Here's the kick in the stomach.  Guess what her children find out when they visit the Ukraine in 2010?  They find out Nonna's mother, Anna, DID live.  She made it back to Konstantinovka, and she came back with a new husband and a baby son.  She taught music and painted up until she died in 1975.  She raised her son to love music, and so Nonna's children have a half brother in the Ukraine.  

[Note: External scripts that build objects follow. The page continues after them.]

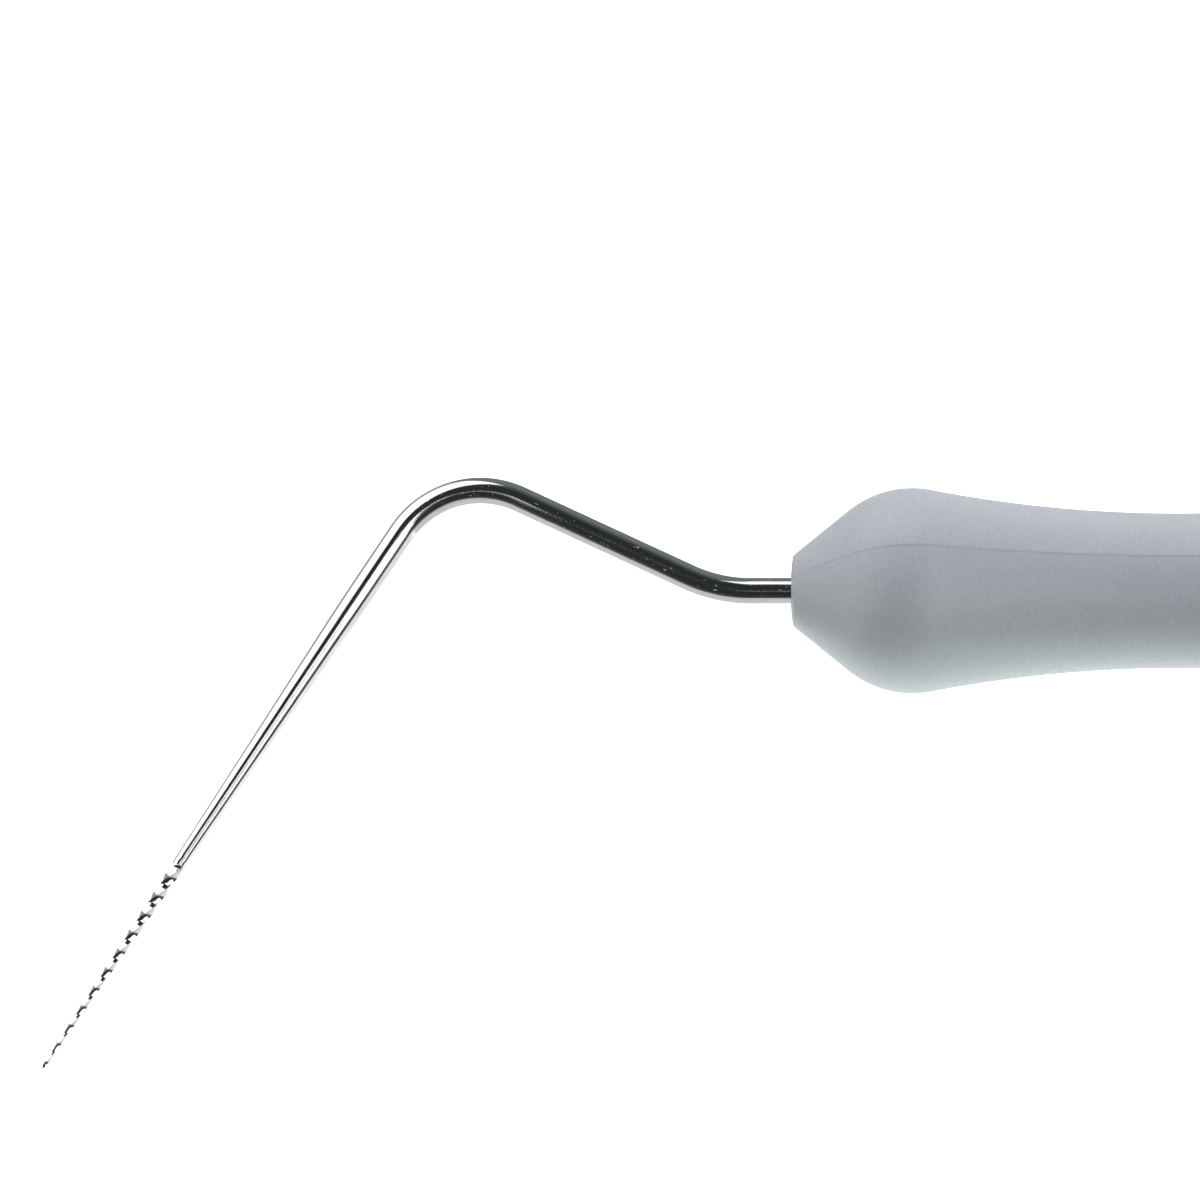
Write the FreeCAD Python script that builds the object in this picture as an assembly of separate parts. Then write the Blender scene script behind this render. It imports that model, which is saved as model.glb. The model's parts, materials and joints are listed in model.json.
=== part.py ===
"""Endodontic hand file: a twisted, tapered steel wire with an offset shank, bonded into a moulded handle.

The tool frame has the handle's axis along +X, the rim of its front face at X = 0 and the tail at +X.
The wire leaves the front face towards -X, rises, and bends back down to the tip, all in the XY plane.
The finished parts are then laid on a table, Z = 0, on the handle's bulb, its tail and the file's tip.
All sizes are in millimetres and all angles in degrees.
"""

import FreeCAD
import Part

import math
import os

# Steel wire and its working end. The tip size and the taper are the ISO size 15 and the 4 % taper.
tip_d = 0.15
taper = 0.04
wire_d = 1.0
fluted_length = 9.3
tip_length = 0.10
tip_flat_d = 0.03
twist_pitch = 3.43
edge_in_bend_plane = 8.97
sections_per_turn = 24
run_out = 0.25

# Offset shank, measured along the wire's centreline between its virtual corners.
first_run = 2.88
first_turn = -24.8
first_bend_r = 5.7
second_run = 11.50
second_turn = 80.96
second_bend_r = 3.65
working_run = 27.91

# Tail of the wire inside the handle. Two flats key it in the resin.
tail_depth = 22.0
tail_flat_length = 8.0
tail_across_flats = 0.78

# Handle: a front bulb, a finger waist, a low rear swell and a slim round shaft, which tapers
# slightly to the plain cylinder of its tail.
face_r = 1.36
face_dome = 0.10
nose_angle = 39.0
bulb_r = 3.955
bulb_arc_r = 3.9
waist_x = 14.8
waist_r = 2.98
swell_r = 3.4
swell_arc_r = 18.0
neck_arc_r = 54.0
shaft_r = 1.82
taper_start_x = 70.0
tail_start_x = 84.0
tail_r = 1.69
end_round_r = 1.1
handle_length = 110.0
bore_r = 0.58
bore_depth = 24.0

# Printed marking on the slim shaft, read with the working end on the left.
ink_thickness = 0.02
stroke_width = 0.30
letter_height = 1.75
letter_gap = 0.36
word_gap = 0.62
symbol_size = 1.7
marking_start_x = 40.3
group_gap = 3.0

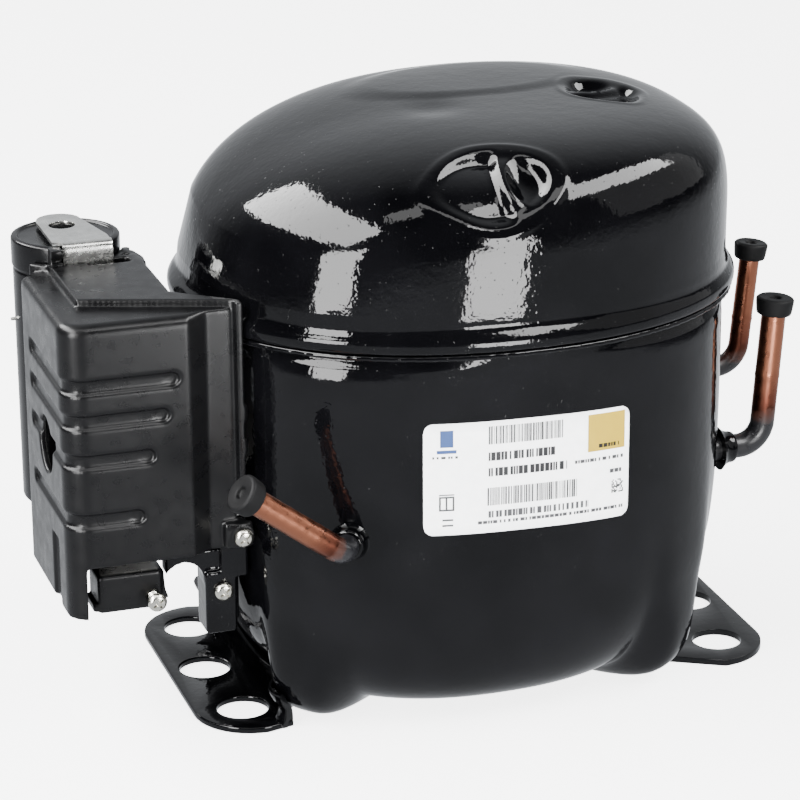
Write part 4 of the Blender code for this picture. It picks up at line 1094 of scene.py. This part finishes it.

I sat back from the computer screen and just stared into space.  Poor Nonna.  She never knew that her mother was alive and well and lived until 1975!  She could have seen her mother again, could have had a whole 25 more years with her, but Nonna kept all of her past life a secret to both her husband and children, only once in a while bringing out some of the old photos to show her children who their ancestors were.  By essentially burying this portion of her life and never openly acknowledging it, she lost the possibility of finding her mother, whom she adored.  Nonna lamented at war's end that she was the only one left and there was no one with whom she could share memories, both good and bad.  They were alive in her head alone - she thought.  She had a beloved brother who, for his protection from being drafted into the Russian army, was sent to Riga  in 1938.  His name was Anatoly and she never saw him again either.  Perhaps Nonna's children will go there next and try to find traces of him.

Oh - and one more site - where you can hear Nonna's voice  in a recording she made for her children in 1993 for Christmas. When Nonna came to the US, she landed in New Orleans.  She must have stayed there for a long while because her English is American Southern.  It is the most delightful accent I've ever heard - a thickly Southern tinged Russian accent.